In der Erklärung der historischen Kommission der PDS wird gleichfalls vom Einheitsdrang in KPD und SPD ausgegangen, dabei jedoch sehr viel überzeugender mit den historischen Lehren aus der größten Niederlage der deutschen Arbeiterbewegung 1933 argumentiert, denen angeblich 1946 mit der Gründung der SED Rechnung getragen wurde: Mit dieser Parteibildung sei die so verhängnisvolle Spaltung der Arbeiterbewegung endlich aufgehoben worden. Auch hier werden „Elemente des Zwangs“ gegenüber der SPD nicht geleugnet, jedoch die Vereinigung mit der KPD im Kontext des antifaschistisch-demokratischen Neubeginns interpretiert.

Angesichts dieser bizarren Interpretationsgemeinschaft von CDU und PDS bei der Aufwertung des Aspekts der Freiwilligkeit jener Parteienverschmelzung hat die SPD alle Hände voll zu tun, diesem Wertungsmuster mit der Betonung des Gewaltcharakters der SED-Gründung zu begegnen. Die Verteidigungslinie wird in Erinnerung an Schumachers konsequenten Antikommunismus, an die Ergebnisse der Berliner SPD-Urabstimmung 1946 (die im Osten verboten wurde) und an die späteren Massenrepressalien gegen ehemalige SPD´ler in der SED befestigt.
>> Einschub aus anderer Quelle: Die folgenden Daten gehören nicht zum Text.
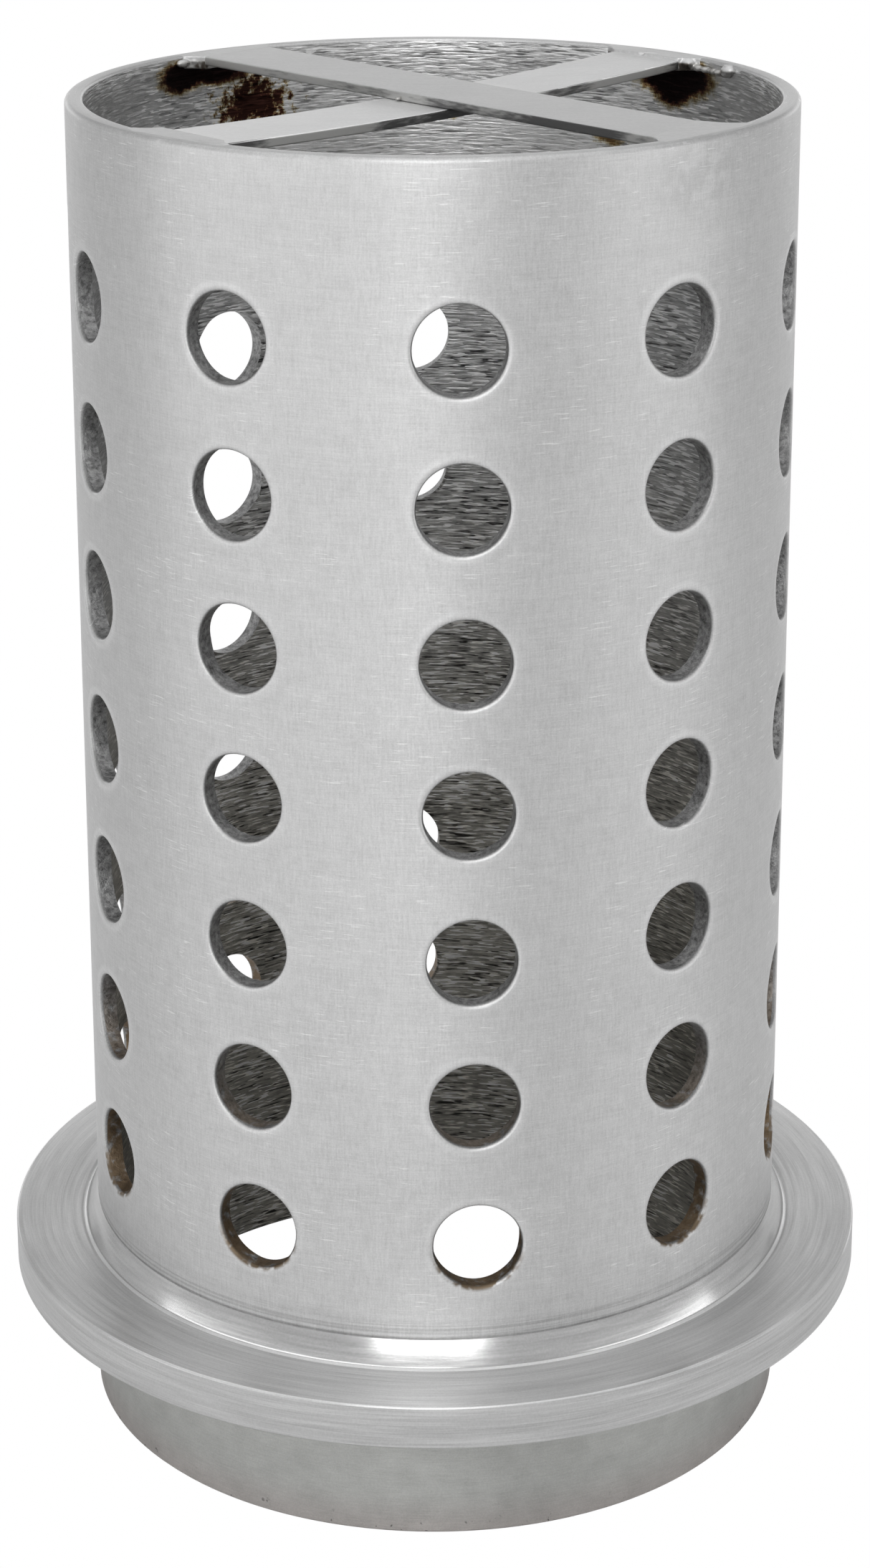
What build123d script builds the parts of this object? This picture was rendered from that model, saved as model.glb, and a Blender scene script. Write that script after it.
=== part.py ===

Eine Auseinandersetzung mit Einlassungen der CDU/CSU kann man sich durchaus schenken.
Doch der SPD und der PDS sind angesichts ihrer jeweiligen parteioffiziellen Positionierungen einige Fragen nicht zu ersparen.
Warum gedenkt die SPD nicht auch den sozialdemokratischen Versuchen, von Anfang an eine nicht an die alten Organisationsformen anknüpfende neue Einheitspartei für die ganze Arbeiterklasse aufzubauen ? Neben den dominanten Bestrebungen, die SPD nach Kriegsende wiederzugründen, scheiterte der Versuch des Thüringer Sozialdemokraten Hermann Brill, eine Einheitspartei mit dem Namen „Bund demokratischer Sozialisten“ ins Leben zu rufen, an der Zustimmungsverweigerung der SMAD. Und in der französischen Zone erstickte die Bildung einer „Sozialistischen Partei“ unter Einschluß der Kommunisten an der Wiedergründung der KPD. Natürlich hatten zu diesem Zeitpunkt weder die Sowjets noch die KPD-Wortführer Interesse an einer Einheitspartei. Jedoch drückten solche sozialdemokratischen Initiativen ebenso wie dann von der KPD-Führung abgewiesene frühe Versuche des Berliner Zentralausschusses der SPD, die organisatorische Einheit zu erörten, eine reale Stimmung großer Teile der Sozialdemokraten aus. Und die äußerst kritische Sicht auf die Politik der eigenen Partei während der Weimarer Republik war nicht nur bei den deshalb eine Einheitspartei befürwortenden Sozialdemokraten verbreitet, sondern auch bei den überzeugten SPD-Wiedergründern aller Zonen.
Und wie will die SPD glaubhaft machen, daß 1946 über 500.000 ostdeutsche Sozialdemokraten allein durch Zwang in die gemeinsame Partei gingen, wenn selbst bei der immer wieder zitierten westberliner Urabstimmung (wo 82 % der abstimmenden Sozialdemokraten den Zusammenschluß ablehnten) sich 62 % für ein Bündnis beider Parteien aussprach ? Man darf jenseits beflissener sozialdemokratischer Verteidigungsrhetorik mehr als nur „Elemente von Freiwilligkeit“ vermuten, auch wenn viele Dokumente zweifellos auf eine Mehrheit der Gegner einer sofortigen Parteienfusion im Osten schließen lassen. Und hat nicht gerade Schumachers permanente Weigerung, einem gesamtdeutschen SPD-Parteitag das Plebiszit in dieser Frage zu übertragen, den Stalinisten in die Hände gearbeitet ?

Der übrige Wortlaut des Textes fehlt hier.